Hace pocos días, este cronista decidió dar un paseo por la Plaza Las Heras, un hermoso paseo de nuestro barrio. Conviviendo con los niños que salían de las tres escuelas que por allí se encuentran, de algunos feligreses que habían asistido a misa en la lindante Iglesia, con otros vecinos de "vidas normales" que paseaban o departían amigablemente en los bancos, se encontraban varias personas que habían hecho del césped o algún banco su lecho esa última noche.
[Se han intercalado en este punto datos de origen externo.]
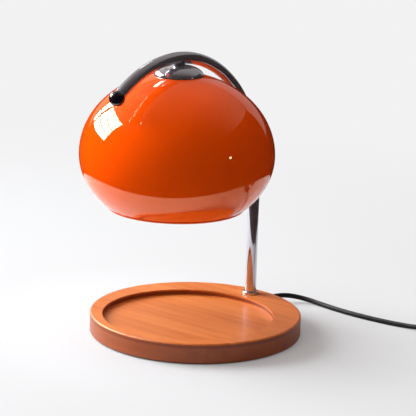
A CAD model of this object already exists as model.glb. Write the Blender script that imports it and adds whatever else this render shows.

Algunos, despatarrados ellos, parecían estar durmiendo la mona de algún tetra brik. Vaya uno a saber si es esta la fórmula para escapar al dolor de ser casi invisibles a los ojos del resto de sus semejantes. Seguramente no. Pero nos llamó poderosamente la atención la figura de un hombre de unos sesenta años que se comenzaba a desperezar ordenadamente sobre el banco en el que aparentemente había pasado la noche.
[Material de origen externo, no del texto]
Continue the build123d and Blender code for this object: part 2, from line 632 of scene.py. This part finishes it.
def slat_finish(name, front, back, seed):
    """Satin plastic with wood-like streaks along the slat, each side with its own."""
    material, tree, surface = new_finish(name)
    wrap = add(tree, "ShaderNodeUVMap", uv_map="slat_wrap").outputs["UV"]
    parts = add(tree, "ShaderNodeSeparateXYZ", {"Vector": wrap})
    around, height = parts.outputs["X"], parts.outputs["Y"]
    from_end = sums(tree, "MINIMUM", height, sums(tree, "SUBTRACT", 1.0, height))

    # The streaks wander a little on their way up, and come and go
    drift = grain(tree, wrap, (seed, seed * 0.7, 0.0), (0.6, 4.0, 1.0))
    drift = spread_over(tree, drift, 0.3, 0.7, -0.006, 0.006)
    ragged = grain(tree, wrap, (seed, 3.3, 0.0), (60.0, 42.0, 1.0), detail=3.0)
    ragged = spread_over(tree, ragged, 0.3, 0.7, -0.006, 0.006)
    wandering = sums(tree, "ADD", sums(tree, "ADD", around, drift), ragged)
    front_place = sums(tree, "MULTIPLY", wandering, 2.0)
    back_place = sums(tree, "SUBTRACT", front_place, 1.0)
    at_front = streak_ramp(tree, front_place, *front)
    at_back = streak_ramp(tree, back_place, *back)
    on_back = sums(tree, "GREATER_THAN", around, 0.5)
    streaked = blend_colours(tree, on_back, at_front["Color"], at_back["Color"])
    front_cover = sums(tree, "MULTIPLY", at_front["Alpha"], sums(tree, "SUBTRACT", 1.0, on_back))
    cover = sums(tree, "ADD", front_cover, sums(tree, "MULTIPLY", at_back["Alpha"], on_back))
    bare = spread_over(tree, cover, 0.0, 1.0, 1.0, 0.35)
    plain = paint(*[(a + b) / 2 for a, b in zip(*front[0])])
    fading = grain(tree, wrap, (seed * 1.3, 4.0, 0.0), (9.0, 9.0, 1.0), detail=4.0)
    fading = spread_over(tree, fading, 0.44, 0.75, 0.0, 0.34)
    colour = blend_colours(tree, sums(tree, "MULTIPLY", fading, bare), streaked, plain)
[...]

La curiosidad nos llevó a intercambiar algunas palabras con Rubén G., este inesperado "vecino" que nos comentó que hace ya varios años que "vive" junto a nosotros. Nos contó que antes de la crisis del 2001 tenía trabajo, que llegó a tener un pequeño taller metalúrgico volteado por los sucesivos vaivenes económicos que todos conocemos, que hace ya rato que no veía a sus hijos, y que su mujer lo había dejado. Se descargó diciéndonos que había perdido su casa, que al no conseguir trabajo por su edad comenzó a deambular por comedores comunitarios, haciendo algunas changas de vez en cuando, en fin, nos contó una historia más de las mismas que seguramente muchos de nosotros ya habremos escuchado una y otra vez.
Y una vez más, este cronista vivió la experiencia de sentirse agradecido por tener un techo, un plato de comida regular y constante, amigos, hijos, una pareja. Un libro para leer, una crónica para contar. Un mañana, no un futuro, más o menos predecible.
Aunque ese agradecimiento dure algunos minutos u horas, hasta caer en el olvido hasta el próximo encuentro y agradecimiento similar.
Otra vez más se volvió a preguntar que se está haciendo desde el gobierno comunal, el nacional, desde quienes tienen la autoridad y los medios para hacerlo, por todos estos "semejantes". Porque son decenas de miles de niños, no tan niños y abuelos los que pueblan nuestras calles, nuestras plazas, nuestros trenes.
Porque quienes se encuentran aspirando poxiran en los subtes, los que solo atinan a "colocarse" con el próximo trago de vino barato, los que duermen en la calle con alguna frazada mugrienta, los que venden su cuerpo por cinco pesos, alguna vez fueron bebés.
Muchos quizás hayan caído en la degradación pero muchos aún luchan por sobrevivir dignamente. Como Rubén G., quien alguna vez también tuvo una vida diferente. Todos merecen una vida mejor. Hablar con ellos, en lugar de ignorarlos, seguramente nos ayudará a entender como funciona este mundo.
Este cronista pocas horas después se sentó a escribir lo que había sentido. Las palabras fluyeron y el dolor algo se alivió. Sólo eso.